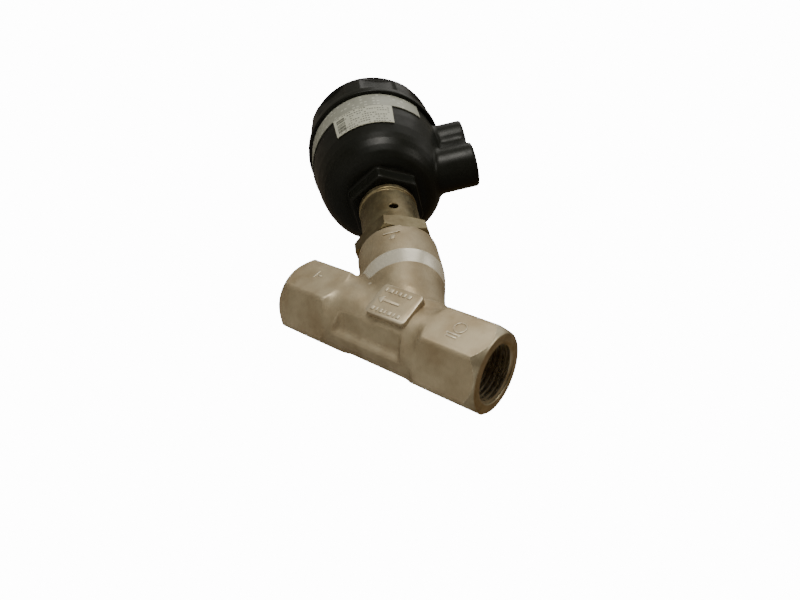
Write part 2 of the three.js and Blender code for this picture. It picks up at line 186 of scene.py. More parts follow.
def combined(bm, tools, operation):
    base = scratch(bm)
    for tool in tools:
        step = base.modifiers.new("combine", "BOOLEAN")
        step.operation = operation
        step.solver = "MANIFOLD"
        step.object = scratch(tool)
    return baked(base)


def remeshed(bm, size):
    base = scratch(bm)
    step = base.modifiers.new("voxels", "REMESH")
    step.mode = "VOXEL"
    step.voxel_size = size
    return baked(base)


def smoothed(bm, passes, verts=None, factor=0.5):
    for _ in range(passes):
        bmesh.ops.smooth_vert(bm, verts=verts or bm.verts, factor=factor, use_axis_x=True,
                              use_axis_y=True, use_axis_z=True)
    return bm


def finishPiece(name, bm, material, body, nodes=(), place=upAxis, sharp=35, weighted=True):
    bm.transform(toMetres @ place)
    mesh = bpy.data.meshes.new(name)
    bm.to_mesh(mesh)
    bm.free()
    mesh.shade_smooth()
    mesh.set_sharp_from_angle(angle=math.radians(sharp))
    piece = bpy.data.objects.new(name, mesh)
    bpy.context.scene.collection.objects.link(piece)
    for one in material if isinstance(material, (list, tuple)) else [material]:
        mesh.materials.append(one)
    if weighted:
        normals = piece.modifiers.new("normals", "WEIGHTED_NORMAL")
        normals.keep_sharp = True
        normals.weight = 50
    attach(piece, body)
    if nodes:
        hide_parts(*nodes)
    return piece


class Nodes:
    def __init__(self, name):
        self.material = bpy.data.materials.new(name)
        self.material.use_nodes = True
        self.tree = self.material.node_tree
        self.shader = self.tree.nodes["Principled BSDF"]
        self.coords = self.add("ShaderNodeTexCoord")

    def add(self, kind, settings=None, **inputs):
        node = self.tree.nodes.new(kind)
        for key, value in (settings or {}).items():
            setattr(node, key, value)
        for key, value in inputs.items():
            self.put(node, key, value)
        return node

    def put(self, node, key, value):
        numbered = key[0] == "i" and key[1:].isdigit()
        socket = node.inputs[int(key[1:]) if numbered else key]
        if isinstance(value, bpy.types.NodeSocket):
            self.tree.links.new(value, socket)
        else:
            socket.default_value = value

    def math(self, operation, first, second=0.0, third=0.0):
        return self.add("ShaderNodeMath", {"operation": operation}, i0=first, i1=second,
                        i2=third).outputs[0]

    def noise(self, vector, scale, detail=2.0, roughness=0.5):
        node = self.add("ShaderNodeTexNoise", Vector=vector, Scale=scale, Detail=detail,
                        Roughness=roughness)
        return node.outputs["Fac"]

    def ramp(self, value, low, high, toLow=0.0, toHigh=1.0, smooth=False):
        node = self.add("ShaderNodeMapRange",
                        {"interpolation_type": "SMOOTHSTEP" if smooth else "LINEAR"},
                        **{"Value": value, "From Min": low, "From Max": high, "To Min": toLow,
                           "To Max": toHigh})
        return node.outputs["Result"]

    def mix(self, amount, first, second):
        node = self.add("ShaderNodeMix", {"data_type": "RGBA"}, i0=amount, i6=first, i7=second)
        return node.outputs[2]

    def bump(self, height, strength, distance, normal=None):
        node = self.add("ShaderNodeBump", Height=height, Strength=strength, Distance=distance)
        if normal is not None:
            self.put(node, "Normal", normal)
        return node.outputs["Normal"]

    # Object coordinates turned into the tilted frame, in metres, with z up the actuator axis.
    def tilted(self):
        inverse = (Matrix.Translation(axisStart) @ tiltTurn).inverted()
        node = self.add("ShaderNodeMapping", Vector=self.coords.outputs["Object"])
        node.inputs["Location"].default_value = inverse.to_translation()
        node.inputs["Rotation"].default_value = inverse.to_euler("XYZ")
        return node.outputs["Vector"]

    def split(self, vector):
        return self.add("ShaderNodeSeparateXYZ", Vector=vector).outputs

    def shade(self, **sockets):
        for key, value in sockets.items():
            self.put(self.shader, key.replace("_", " "), value)
        return self.material


def rgb(red, green, blue):
    return (*[((c / 255 + 0.055) / 1.055) ** 2.4 if c > 10 else c / 255 / 12.92
              for c in (red, green, blue)], 1)


# Cast and blasted stainless steel, with the branch's one turned band left bright, and the sharp
# edges lightened in colour: partly edge wear, partly a painted highlight.
castLook = {
    "colour": rgb(176, 164, 138),
    "stain": rgb(150, 134, 106),
    # bright: the turned band's own colour, and also the colour of the painted highlight along the
    # sharp edges.
    "bright": rgb(244, 238, 220),
    "metallic": 0.7,
    "band": (0.0238, 0.0316),
    "bandRadius": (0.0138, 0.01615),
    "roughness": (0.46, 0.56),
    "bandRoughness": 0.26,
    "grain": 3200,
}


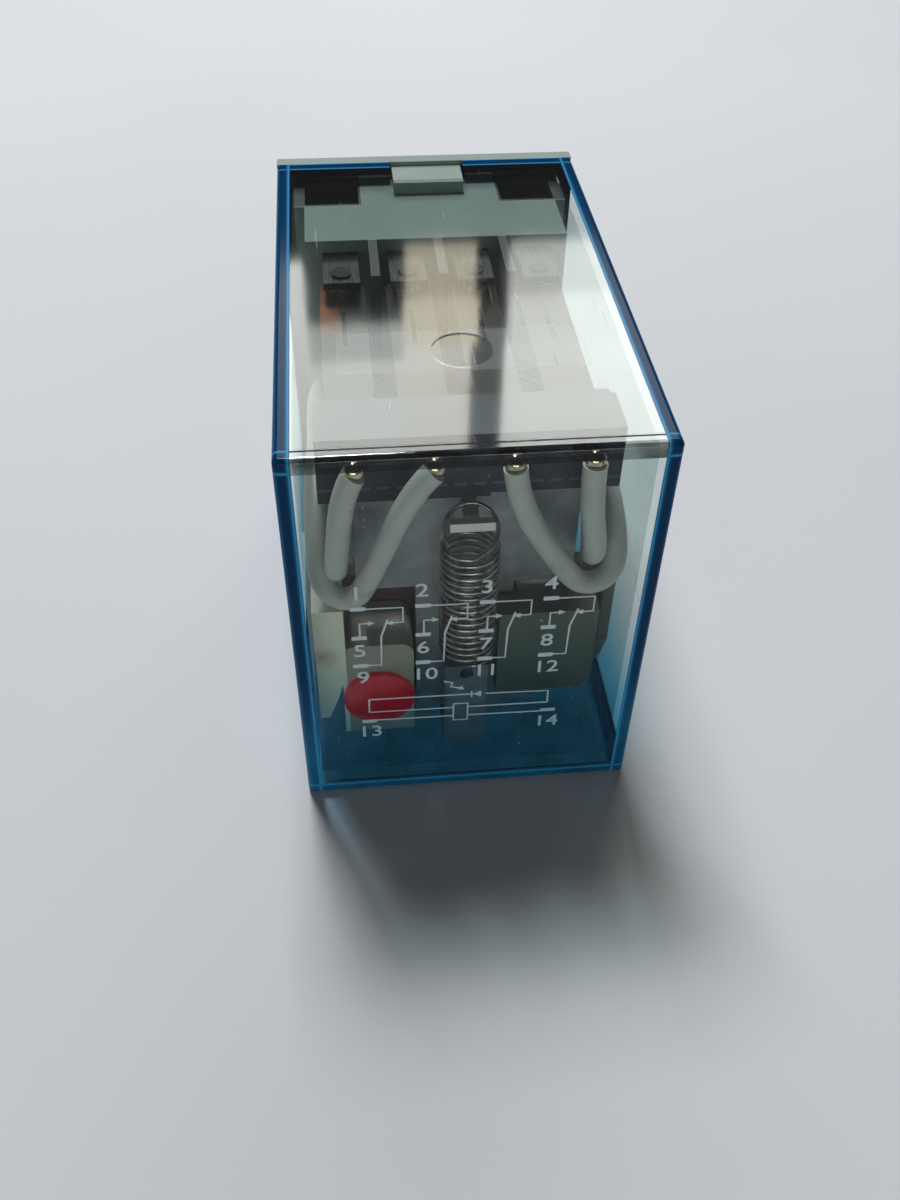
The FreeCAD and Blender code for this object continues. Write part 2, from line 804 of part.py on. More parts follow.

* * * * *

Each entry must be reproduced verbatim.

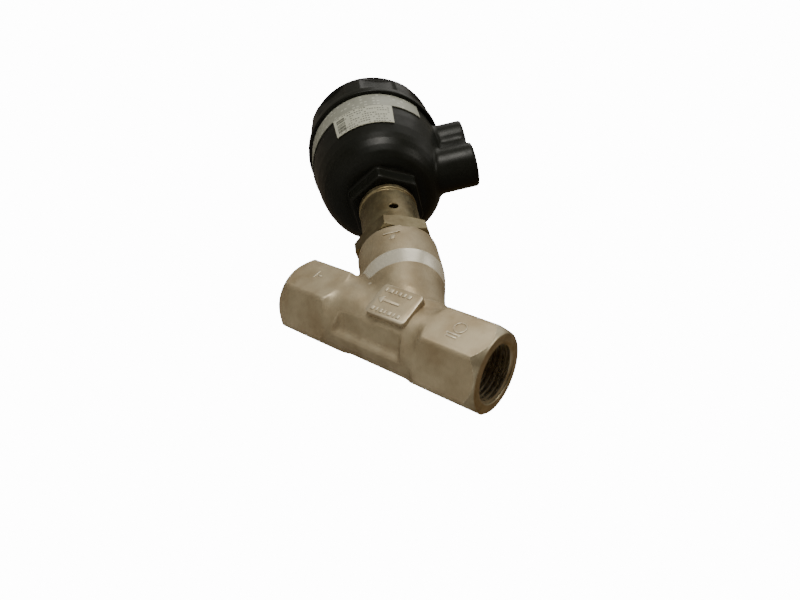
Write part 2 of the three.js and Blender code for this picture. It picks up at line 186 of scene.py. More parts follow.
def combined(bm, tools, operation):
    base = scratch(bm)
    for tool in tools:
        step = base.modifiers.new("combine", "BOOLEAN")
        step.operation = operation
        step.solver = "MANIFOLD"
        step.object = scratch(tool)
    return baked(base)


def remeshed(bm, size):
    base = scratch(bm)
    step = base.modifiers.new("voxels", "REMESH")
    step.mode = "VOXEL"
    step.voxel_size = size
    return baked(base)


def smoothed(bm, passes, verts=None, factor=0.5):
    for _ in range(passes):
        bmesh.ops.smooth_vert(bm, verts=verts or bm.verts, factor=factor, use_axis_x=True,
                              use_axis_y=True, use_axis_z=True)
    return bm


def finishPiece(name, bm, material, body, nodes=(), place=upAxis, sharp=35, weighted=True):
    bm.transform(toMetres @ place)
    mesh = bpy.data.meshes.new(name)
    bm.to_mesh(mesh)
    bm.free()
    mesh.shade_smooth()
    mesh.set_sharp_from_angle(angle=math.radians(sharp))
    piece = bpy.data.objects.new(name, mesh)
    bpy.context.scene.collection.objects.link(piece)
    for one in material if isinstance(material, (list, tuple)) else [material]:
        mesh.materials.append(one)
    if weighted:
        normals = piece.modifiers.new("normals", "WEIGHTED_NORMAL")
        normals.keep_sharp = True
        normals.weight = 50
    attach(piece, body)
    if nodes:
        hide_parts(*nodes)
    return piece


class Nodes:
    def __init__(self, name):
        self.material = bpy.data.materials.new(name)
        self.material.use_nodes = True
        self.tree = self.material.node_tree
        self.shader = self.tree.nodes["Principled BSDF"]
        self.coords = self.add("ShaderNodeTexCoord")

    def add(self, kind, settings=None, **inputs):
        node = self.tree.nodes.new(kind)
        for key, value in (settings or {}).items():
            setattr(node, key, value)
        for key, value in inputs.items():
            self.put(node, key, value)
        return node

    def put(self, node, key, value):
        numbered = key[0] == "i" and key[1:].isdigit()
        socket = node.inputs[int(key[1:]) if numbered else key]
        if isinstance(value, bpy.types.NodeSocket):
            self.tree.links.new(value, socket)
        else:
            socket.default_value = value

    def math(self, operation, first, second=0.0, third=0.0):
        return self.add("ShaderNodeMath", {"operation": operation}, i0=first, i1=second,
                        i2=third).outputs[0]

    def noise(self, vector, scale, detail=2.0, roughness=0.5):
        node = self.add("ShaderNodeTexNoise", Vector=vector, Scale=scale, Detail=detail,
                        Roughness=roughness)
        return node.outputs["Fac"]

    def ramp(self, value, low, high, toLow=0.0, toHigh=1.0, smooth=False):
        node = self.add("ShaderNodeMapRange",
                        {"interpolation_type": "SMOOTHSTEP" if smooth else "LINEAR"},
                        **{"Value": value, "From Min": low, "From Max": high, "To Min": toLow,
                           "To Max": toHigh})
        return node.outputs["Result"]

    def mix(self, amount, first, second):
        node = self.add("ShaderNodeMix", {"data_type": "RGBA"}, i0=amount, i6=first, i7=second)
        return node.outputs[2]

    def bump(self, height, strength, distance, normal=None):
        node = self.add("ShaderNodeBump", Height=height, Strength=strength, Distance=distance)
        if normal is not None:
            self.put(node, "Normal", normal)
        return node.outputs["Normal"]

    # Object coordinates turned into the tilted frame, in metres, with z up the actuator axis.
    def tilted(self):
        inverse = (Matrix.Translation(axisStart) @ tiltTurn).inverted()
        node = self.add("ShaderNodeMapping", Vector=self.coords.outputs["Object"])
        node.inputs["Location"].default_value = inverse.to_translation()
        node.inputs["Rotation"].default_value = inverse.to_euler("XYZ")
        return node.outputs["Vector"]

    def split(self, vector):
        return self.add("ShaderNodeSeparateXYZ", Vector=vector).outputs

    def shade(self, **sockets):
        for key, value in sockets.items():
            self.put(self.shader, key.replace("_", " "), value)
        return self.material


def rgb(red, green, blue):
    return (*[((c / 255 + 0.055) / 1.055) ** 2.4 if c > 10 else c / 255 / 12.92
              for c in (red, green, blue)], 1)


# Cast and blasted stainless steel, with the branch's one turned band left bright, and the sharp
# edges lightened in colour: partly edge wear, partly a painted highlight.
castLook = {
    "colour": rgb(176, 164, 138),
    "stain": rgb(150, 134, 106),
    # bright: the turned band's own colour, and also the colour of the painted highlight along the
    # sharp edges.
    "bright": rgb(244, 238, 220),
    "metallic": 0.7,
    "band": (0.0238, 0.0316),
    "bandRadius": (0.0138, 0.01615),
    "roughness": (0.46, 0.56),
    "bandRoughness": 0.26,
    "grain": 3200,
}


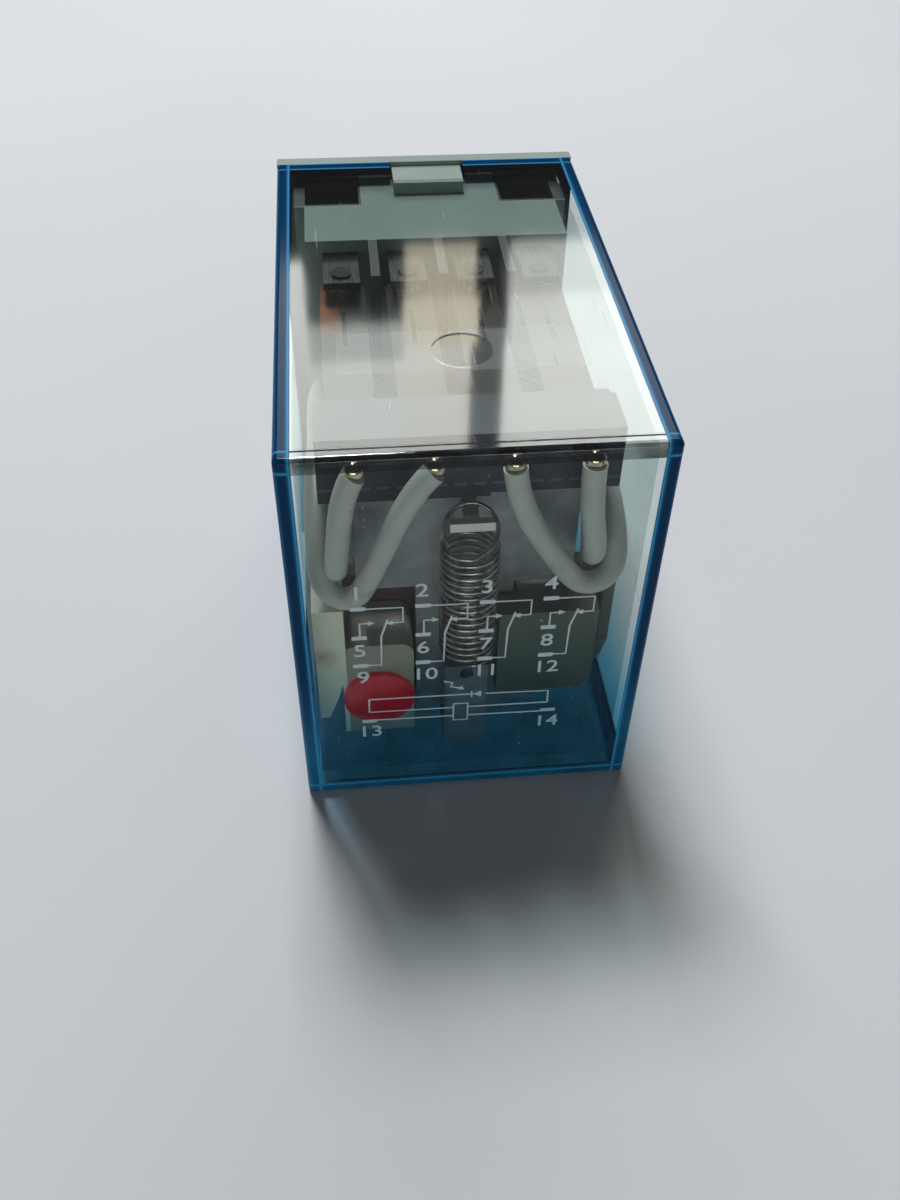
The FreeCAD and Blender code for this object continues. Write part 2, from line 804 of part.py on. More parts follow.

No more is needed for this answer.